No fundo, o que hoje quero tentar dizer é isto: a nossa luta pelo direito a comer todos os dias na Índia vai ter muito mais impacto na construção de relações iguais à mesa de um casal no ocidente central do que imaginamos. E a nossa coragem em disputar no ocidente uma sociedade radicalmente distinta, igual, sem medos, sem mercados de afectos e poderes, sem países de primeira e de segunda, vai contagiar a mais dividida de todas as sociedades que é a Índia, ou o Brasil ou a Polónia. Não vamos levar à Índia caixas com alimentos a cavalo numa ONG, mas sim fazer aqui uma luta consequente nas empresas e fábricas contra a deslocalização produtiva e o dumping, a pilhagem imperial financeira das periferias que alimenta accionistas de grandes empresas dos nossos países em associações com os lordes locais, como o monstro que acabou de construir para si e a família um prédio de 27 andares na Índia, 4 dos quais de estacionamento e 1 para empregados. O direito à auto determinação dos povos, em vez da cultura pós-moderna da pobreza exótica é um desígnio hoje.
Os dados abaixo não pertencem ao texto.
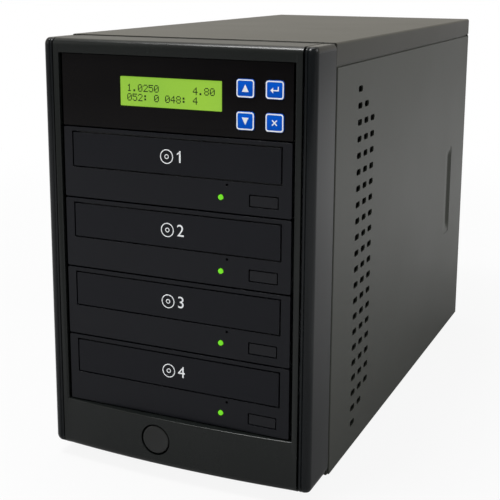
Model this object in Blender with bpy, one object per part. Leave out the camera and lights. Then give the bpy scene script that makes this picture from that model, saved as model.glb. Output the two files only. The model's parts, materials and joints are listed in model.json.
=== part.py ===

Mas isso não chega – o século XXI não pode aceitar nada menos do que uma cruzada pelo amor, a emancipação económica tem que vir ao lado de uma mudança radical, auto-crítica, sobre os limites das relações que nós hoje, seres mais livres, construirmos, entre homens e mulheres: narcisicas, poderosas, infantis, competitivas. É urgente reinventar o amor e a forma como nos relacionamos uns com os outros. Aqui, na Índia, no Brasil e na Polónia. Viva a greve internacional de hoje!